One of the opening activities for any workshop is some kind of introductions at the onset of the day. Now with an intact team, this might be more of a "check-in" as everyone knows each others name, position in the organisation, etc. For this particular team, which in some cases knew each other from years of co-work, I decided to go a little deeper than usual and still keep it relatively light in the dynamic.

I am a fan of Vanity Fair magazine and one feature of the magazine is an interview, called the Proust Questionnaire (after the French novelist, critic and thinker Marcel Proust) on the last page that has a set of intriguing questions - things like:

  • What is your idea of perfect happiness? 
  • Who are your heroes in real life? 
  • What is your motto?
  • Which historical figure do you most identify with?
  • What is your favourite journey?
  • Which talent would you most like to have?
  • What is your most treasured possession?
...and so on. I took out some of the strongest ones, like "What would you regard as the lowest depth of misery?" and "How would you like to die" etc. because that was not the feeling that I was going for at 09:00 in the morning. You can see some samples of the Proust Questionnaire on the Vanity Fair website.
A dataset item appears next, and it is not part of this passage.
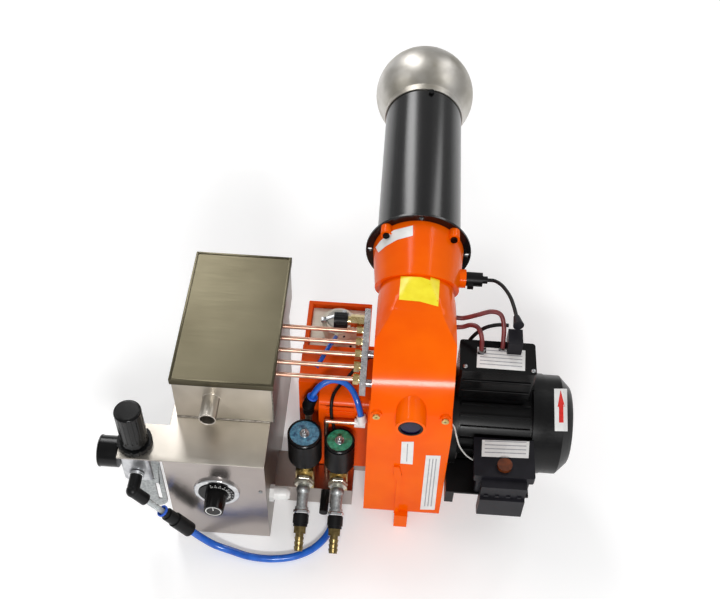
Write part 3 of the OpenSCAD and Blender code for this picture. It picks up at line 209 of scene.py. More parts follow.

In the end I had a good number of questions that I liked, but in total that was less than the number of people, so I used the questions twice.

  1. First I numbered the questions 1-14 (that is how many questions from the Proust Questionnaire that I ended up using), I liked the progression in the Vanity Fair interviews, so I used that order more or less.
  2. Typed them into a matrix that fit on an A4 sheet and printed it out.
  3. Copied it twice on coloured paper - yellow- I did this as it is just a little more visually interesting than the white paper that is laying all over workshop tables.
  4. I cut up the matrix, both sheets, so that I had 28 little squares, numbered, each with one of the Proust Questionnaire questions on it. 
  5. I put all the little squares of paper in an envelope.

Running the activity: 
  1. After I briefed the activity, I asked everyone to pick a square of paper from the envelope, while I walked around with the envelope.
  2. I told them that some questions would be doubled up.
  3. I gave people 2-3 minutes to think about their answers. As they picked slips and read the questions I heard some nervous laughter. ( I let someone who wanted to change their question, although the second one was not much "easier" than the first)
  4. Then I called the numbers one at a time and asked people to stand, read their question and share their response. 
  5. We did this until all were read out and everyone had answered.
What worked

The random nature of the question selection (picking from an envelope), the diversity of questions (they were all different except for the few pairs- I read out the questions that were not selected, as even in themselves they are thought-provoking questions), and the unknown ordering (not knowing who would be next) all added some surprise and a little drama to the exercise. And the provocative nature of the Proust Questionnaire questions really made people think. It was still challenge by choice - people could change their question if they wanted, but there really are no easy questions, and they could choose how they wanted to answer it. 

As the facilitator I could also choose the easier or the more provocative questions from the Proust Questionnaire depending on what I knew about the group and their interest in pushing the envelope together. As I mentioned, this was a group of people who know each other pretty well, but in most cases, these kinds of topics had not come up in their every day work discussions, so people listened and were deeply curious about their colleagues' responses.


The answers were conversation starters all of them, they added something different to what colleagues already knew about their fellow team members, and it was a fun way to start the day. And in this case, the game was NEW (they were the first group to ever play that particular "game"). 

You might need a new activity or game from time to time when you work with groups frequently. Look around you - you can find game and activity elements everywhere, even inspired by Proust or your favorite magazine!